What I'd Build With This
1. Read-aloud for a content platform. Blog post or documentation site on Next.js — add a play button to every article that synthesises on first request and caches the audio. Zero ongoing API cost regardless of traffic volume.
2. Voice notifications in a Supabase-backed SaaS. Trigger TTS synthesis in a Supabase Edge Function when certain DB events fire (new order, alert threshold hit), push the audio URL to a user's notification feed. Useful for accessibility and eyes-free workflows.
3. Custom-voice product demos. Use the finetuning pipeline to train a brand voice on ~1 hour of recorded audio, deploy the fine-tuned weights on a $20/month VPS, and serve consistent branded TTS across your entire app. No ongoing per-character cost, voice stays yours.

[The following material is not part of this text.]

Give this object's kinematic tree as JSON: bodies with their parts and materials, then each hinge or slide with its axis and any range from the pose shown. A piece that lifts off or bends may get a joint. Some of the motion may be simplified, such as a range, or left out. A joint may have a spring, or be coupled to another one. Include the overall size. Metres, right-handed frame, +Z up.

The timing here is right. CPUs have gotten fast enough that 0.1B models run comfortably without hardware acceleration, and the self-hosting story for ML inference has finally matured to the point where a solo developer can run this without an ops team. If you've been putting off adding voice to your app because of API costs or infrastructure complexity, MOSS-TTS-Nano is the model that removes both excuses.